Ce 25e de janvier. Aujourd’hui est mort à Paris un homme très vieux et considérable en sa qualité, c’est M. Le Bret, [27] doyen des conseillers d’État, âgé de 94 ans. Il a autrefois été avocat général au Parlement de Paris et était un des juges du maréchal de Marillac : [28] ce fut lui qui donna le coup de la mort et qui en fut vraiment le bourreau car il fut gagné du côté des parents de ce pauvre et infortuné maréchal, et puis après il se laissa gagner de l’autre côté, savoir au cardinal de Richelieu [29] qui lui en donna le brevet de premier président du parlement de Metz ; [30] à quoi il ne gagna rien car tôt après on le lui ôta et fut vendu à un autre qui depuis est mort enragé. [13][31]

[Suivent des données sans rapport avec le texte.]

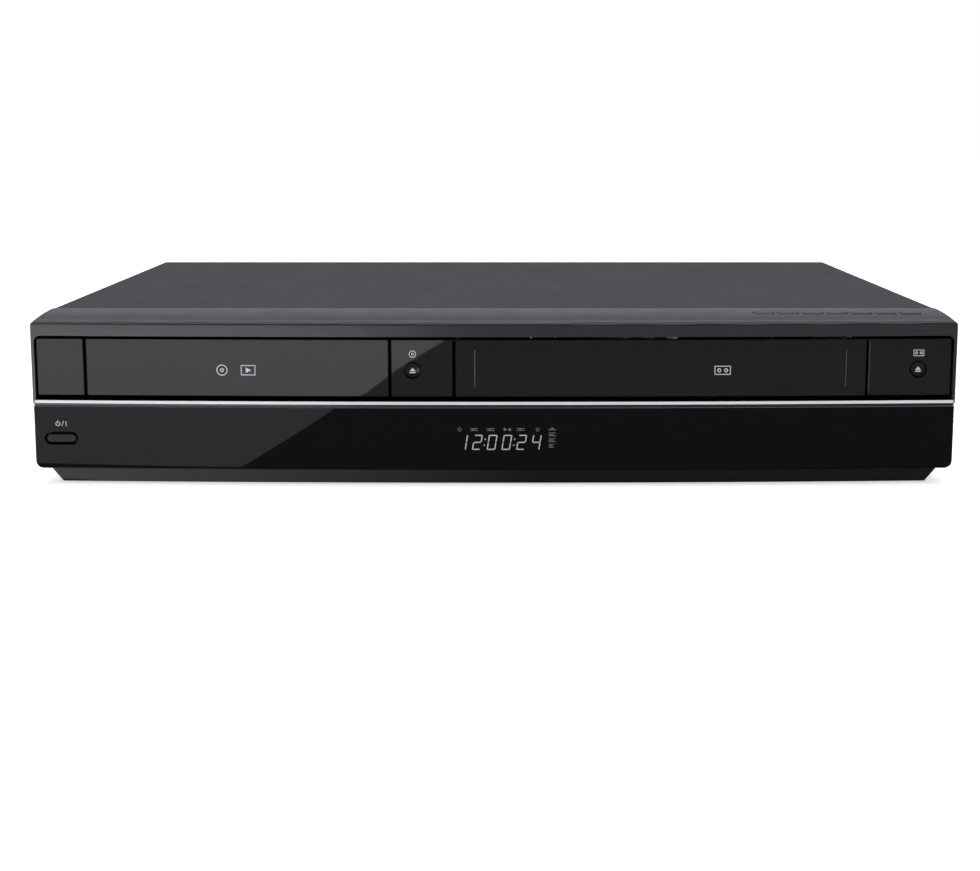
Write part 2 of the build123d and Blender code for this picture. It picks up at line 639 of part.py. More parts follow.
def loader_frame():
    """The disc drive's frame: floor, walls, tray guides, hinge ears for the traverse and four legs."""
    x0, x1 = DISC_X - 71, DISC_X + 71
    frame = block(x0, x1, -160, 52, 33, 64) - block(x0 + 3, x1 - 3, -157, 49, 35, 70)
    frame -= block(x0 + 3, x1 - 3, -170, -150, 45.5, 70)
    frame -= block(DISC_X - 47, DISC_X + 47, -128, -12, 30, 40)
    for side in (-1, 1):
        inner, outer = DISC_X + side * 65.6, DISC_X + side * 68.4
        low, high = min(inner, outer), max(inner, outer)
        frame += block(low, high, -155, 49.5, 50.2, 53.6)
        frame += block(low, high, -155, 49.5, 57.4, 60)
        ear = block(DISC_X + side * 49 - 1.8, DISC_X + side * 49 + 1.8, -26, -10, 34, 50)
        frame += ear - rod_x(TRAVERSE_PIVOT_Y, TRAVERSE_PIVOT_Z, DISC_X - 60, DISC_X + 60, 2 + CLEAR)
        for y in (-150, 44):
            frame += rod_z(DISC_X + side * 62, y, CASE_BOTTOM, 34, 4.5)
    frame += rod_z(GEAR_X, GEAR_Y, 34, 51, 2) + rod_z(GEAR_X, GEAR_Y, 34, 38.9, 4)
    return frame - rod_z(MOTOR_X, MOTOR_Y, 30, 40, 3)


def gear_tooth_angle(radius):
    """Half of a tooth's angle at a radius, on an involute of twenty degrees."""
    pitch = GEAR_MODULE * GEAR_TEETH / 2
    base = pitch * cos(radians(20))
    pressure = acos(min(1.0, base / radius))
    half = (pi * GEAR_MODULE / 2 - BACKLASH) / 2 / pitch
    return half + tan(radians(20)) - radians(20) - tan(pressure) + pressure


def tray_gear():
    """The gear that drives the tray's rack, with the belt pulley under it."""
    pitch = GEAR_MODULE * GEAR_TEETH / 2
    root, tip = pitch - 1.25 * GEAR_MODULE, pitch + 0.95 * GEAR_MODULE
    radii = [root, pitch - 0.6, pitch, pitch + 0.5, tip]
    outline = []
    for tooth in range(GEAR_TEETH):
        middle = 2 * pi * tooth / GEAR_TEETH
        flank = [(radius, gear_tooth_angle(max(radius, pitch * 0.945))) for radius in radii]
        for radius, half in flank:
            outline.append((radius * cos(middle - half), radius * sin(middle - half)))
        for radius, half in reversed(flank):
            outline.append((radius * cos(middle + half), radius * sin(middle + half)))
    wheel = extrude(make_face(Polyline(*outline, close=True)), amount=4)
    gear = Pos(GEAR_X, GEAR_Y, 47.2) * wheel + rod_z(GEAR_X, GEAR_Y, 39, 47.4, 5)
    for z in (39, 42.6):
        gear += rod_z(GEAR_X, GEAR_Y, z, z + 0.6, 9.6)
    gear += rod_z(GEAR_X, GEAR_Y, 39.4, 42.8, 8.6)
    return gear - rod_z(GEAR_X, GEAR_Y, 30, 60, 2 + CLEAR)


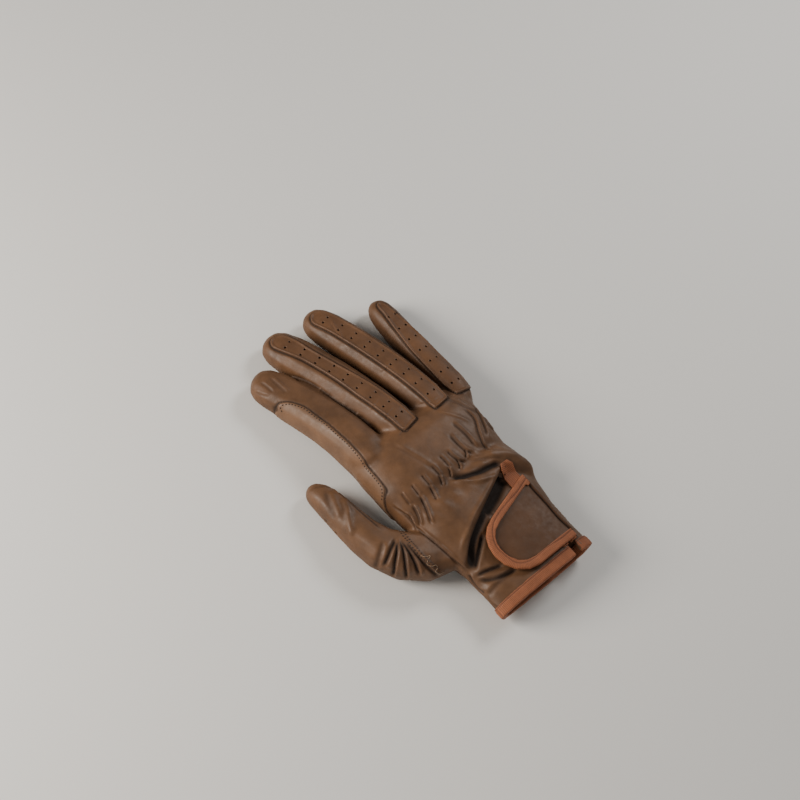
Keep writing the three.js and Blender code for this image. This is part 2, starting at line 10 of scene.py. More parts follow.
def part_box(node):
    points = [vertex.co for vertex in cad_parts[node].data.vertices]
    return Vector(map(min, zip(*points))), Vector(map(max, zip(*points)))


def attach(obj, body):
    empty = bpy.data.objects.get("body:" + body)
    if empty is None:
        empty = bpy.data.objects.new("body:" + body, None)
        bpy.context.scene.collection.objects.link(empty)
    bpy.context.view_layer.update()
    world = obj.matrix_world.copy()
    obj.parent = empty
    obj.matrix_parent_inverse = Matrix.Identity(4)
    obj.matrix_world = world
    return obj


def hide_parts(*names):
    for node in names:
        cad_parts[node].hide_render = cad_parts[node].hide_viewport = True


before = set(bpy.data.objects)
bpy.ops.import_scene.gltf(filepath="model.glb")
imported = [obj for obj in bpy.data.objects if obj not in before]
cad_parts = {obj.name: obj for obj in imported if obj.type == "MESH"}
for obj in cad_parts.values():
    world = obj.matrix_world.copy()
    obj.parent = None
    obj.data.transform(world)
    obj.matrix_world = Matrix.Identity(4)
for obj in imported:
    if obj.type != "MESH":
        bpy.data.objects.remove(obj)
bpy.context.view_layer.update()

MM = 0.001

# Camera
# It looks down on the back of the hand from beyond the cuff, on the thumb's side, as the photo does.
# Its place was found by laying the flat glove's outline over the photo.
CAMERA_AZIMUTH = math.radians(-62)
CAMERA_ELEVATION = math.radians(57)
CAMERA_ROLL = math.radians(22)
CAMERA_DISTANCE = 1100 * MM
CAMERA_AIM = Vector((20.87, 29.43, 18.4)) * MM
FRAME_PIXELS = 800
FOCAL_PIXELS = 1746
SENSOR = 36.0

to_camera = Vector((
    math.sin(CAMERA_AZIMUTH) * math.cos(CAMERA_ELEVATION),
    -math.cos(CAMERA_AZIMUTH) * math.cos(CAMERA_ELEVATION),
    math.sin(CAMERA_ELEVATION),
))
level = Vector((math.cos(CAMERA_AZIMUTH), math.sin(CAMERA_AZIMUTH), 0))
rising = to_camera.cross(level)
image_right = level * math.cos(CAMERA_ROLL) + rising * math.sin(CAMERA_ROLL)
image_up = rising * math.cos(CAMERA_ROLL) - level * math.sin(CAMERA_ROLL)
camera_place = CAMERA_AIM + to_camera * CAMERA_DISTANCE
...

Il est chu une tour dans le Bois de Vincennes, [32] laquelle a accablé un des concierges du dit lieu avec sa femme et trois enfants. La servante, qui entendit du bruit, se sauva à la bonne heur. Le roi a voulu voir ce désastre de ses propres yeux. [14] On dit qu’il arriva hier un courrier à M. de Brienne, [33] secrétaire d’État qui a les affaires étrangères, qui apporte nouvelles de la mort du pape, [34] du 7e de janvier. Il y a ici une plaisante querelle entre le prévôt des marchands et les échevins, [35] contre les cordeliers [36] pour une porte que ceux-ci ont faite au derrière de leur maison, laquelle répond dans [15] le fossé du faubourg de Saint-Germain ; [37] cela fera un procès qui ira à la Grand’Chambre[16] On dit que le prince de Condé [38] s’en va à Londres, que Cromwell se va faire déclarer empereur des deux mers, Océane et Méditerranée, et qu’il enverra du secours au prince de Condé pour attaquer la France du côté de La Rochelle [39] et de Bordeaux tandis que les Espagnols attaqueront les îles en Provence. [17][40] La princesse de Conti [41][42] est grosse, dont le cardinal est si aise qu’il a donné à son mari [43] le gouvernement de Guyenne. [18][44] On dit que Son Éminence [45] ira le mois de mai prochain à Bourbon [46] y prendre les eaux pour sa néphrétique, [47] tandis que le roi sera à Fontainebleau [48] avec la reine. Vale et me ama. Totus tuus aere et libra[19]

De Paris ce mardi au soir, à huit heures, le 26e de janvier 1655.